# start of Data extract

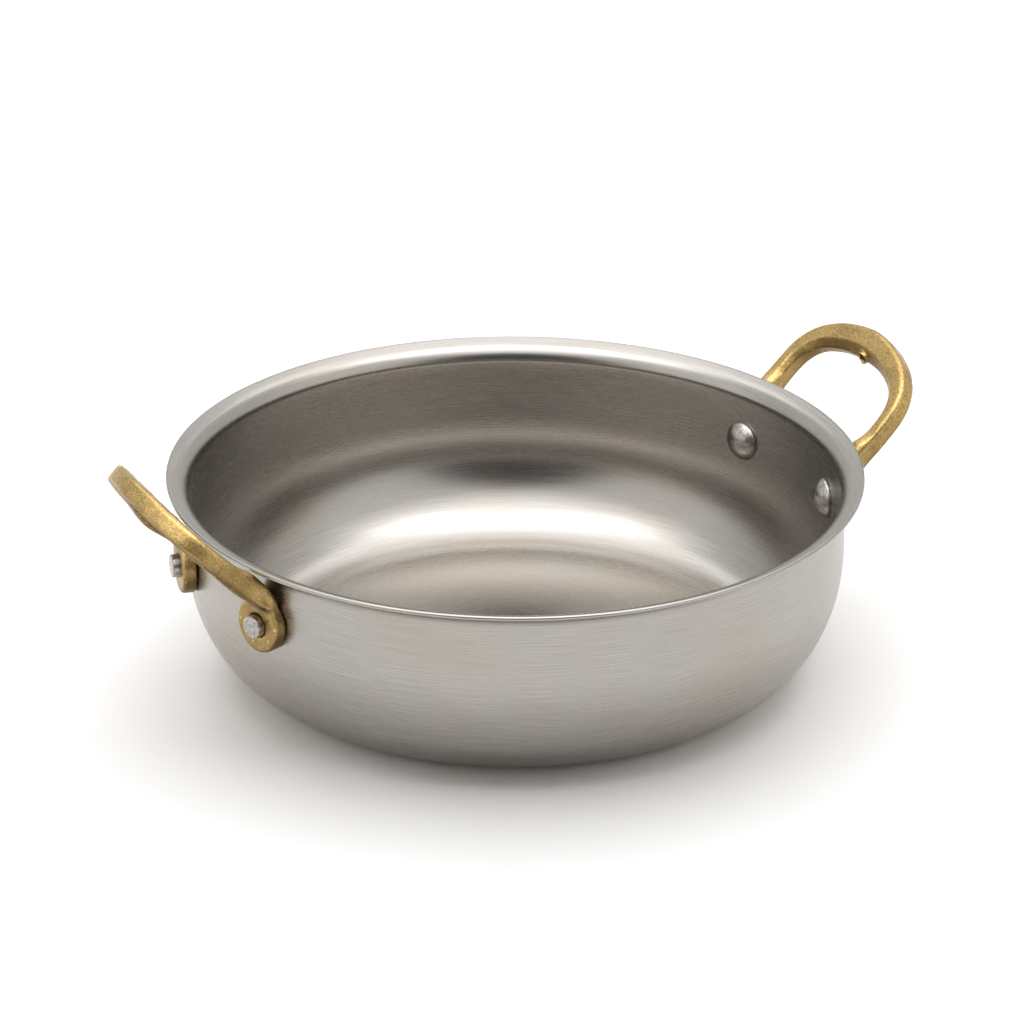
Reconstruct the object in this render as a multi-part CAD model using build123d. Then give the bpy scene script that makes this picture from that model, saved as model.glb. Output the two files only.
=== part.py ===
from build123d import *
from math import asin, cos, degrees, radians, sin, sqrt
import os

# Two-handled round serving dish: a flared steel bowl with two cast brass loop handles,
# each held by two solid rivets. All sizes are millimetres, and angles are degrees.
# The bowl axis is Z, the base rests at Z = 0 and the handles point along +X and -X.

# Bowl: one round of sheet, spun to shape
RIM_RADIUS = 75.0
BOWL_HEIGHT = 44.1
SHEET = 1.0
LIP_OVERHANG = 4.0
WALL_RADIUS = RIM_RADIUS - LIP_OVERHANG
BASE_RADIUS = 51.5
CORNER_RISE = 27.7
LIP_BEND_RADIUS = 3.2
LIP_SLOPE = 18.0
LIP_EDGE_BULGE = 0.2

# Rivets: solid rivets set through wall and ear, dome inside, plain shank end outside
RIVET_HEIGHT = 30.0
RIVET_SPACING = 35.8
SHANK_DIAMETER = 5.0
HEAD_DIAMETER = 8.8
HEAD_DOME = 2.3
HEAD_EDGE = 0.5
TAIL_PROUD = 1.6
TAIL_CHAMFER = 0.25
HOLE_CLEARANCE = 0.05

# Ears: round flat ends of the handle, lying against the wall
EAR_DIAMETER = 12.2
EAR_THICKNESS = 3.0
EAR_EDGE_RADIUS = 0.5
EAR_SEAT_GAP = 0.06

# Loop: the bent bar, lying in one sloping plane above the rim
LOOP_SLOPE = 45.0
LOOP_RIM_CLEARANCE = 4.7
LOOP_HALF_WIDTH = 20.0
LOOP_REACH = 14.85
LOOP_CORNER_RADIUS = 11.0
LOOP_CROWN_RADIUS = 32.0
BAR_DEPTH = 4.5
BAR_EDGE_RADIUS = 1.0
BAR_WIDTH = 4.1
CORNER_WIDTH = 5.1
CROWN_WIDTH = 6.8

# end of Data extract

▸ Directions for this task: From the opening line of the data above through the line that contains "LIP_EDGE_BULGE = 0.2", please print each line as it stands and only those lines.

▸ Result below:
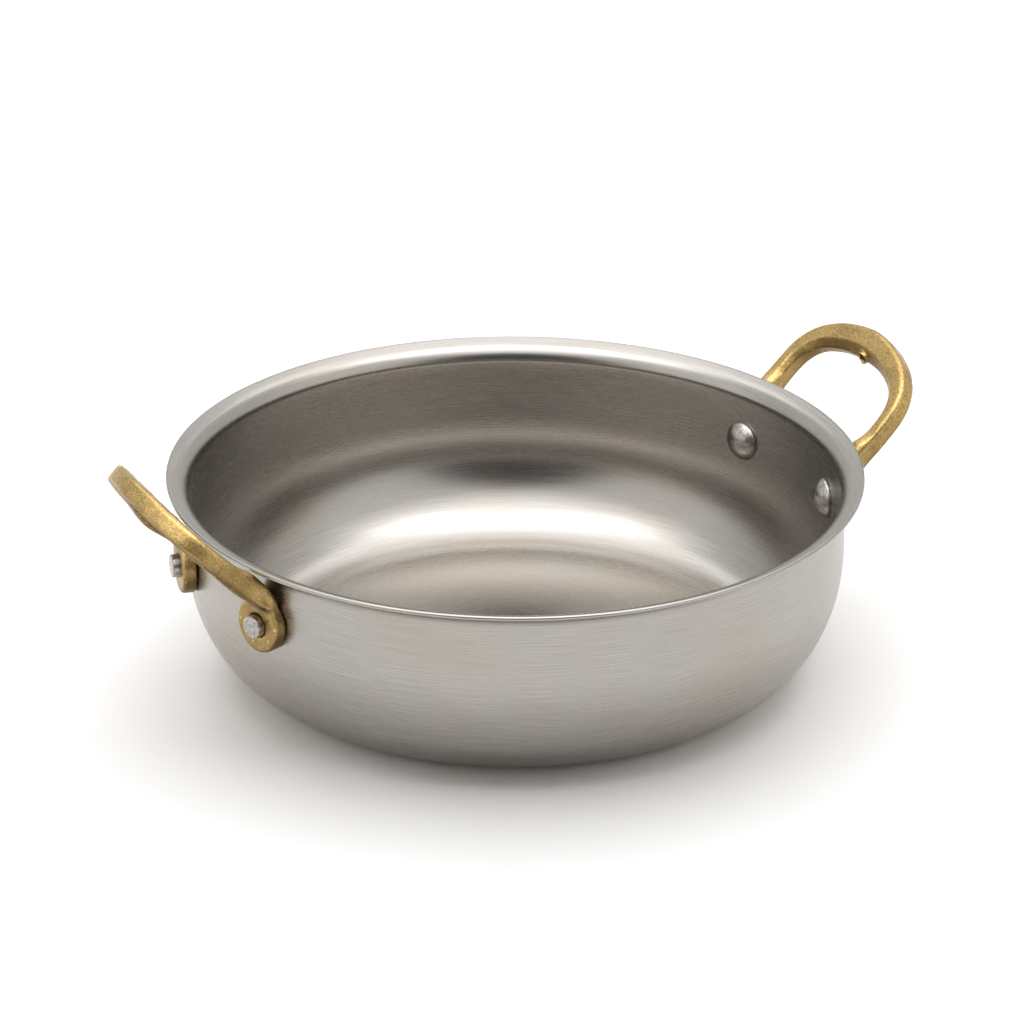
Reconstruct the object in this render as a multi-part CAD model using build123d. Then give the bpy scene script that makes this picture from that model, saved as model.glb. Output the two files only.
=== part.py ===
from build123d import *
from math import asin, cos, degrees, radians, sin, sqrt
import os

# Two-handled round serving dish: a flared steel bowl with two cast brass loop handles,
# each held by two solid rivets. All sizes are millimetres, and angles are degrees.
# The bowl axis is Z, the base rests at Z = 0 and the handles point along +X and -X.

# Bowl: one round of sheet, spun to shape
RIM_RADIUS = 75.0
BOWL_HEIGHT = 44.1
SHEET = 1.0
LIP_OVERHANG = 4.0
WALL_RADIUS = RIM_RADIUS - LIP_OVERHANG
BASE_RADIUS = 51.5
CORNER_RISE = 27.7
LIP_BEND_RADIUS = 3.2
LIP_SLOPE = 18.0
LIP_EDGE_BULGE = 0.2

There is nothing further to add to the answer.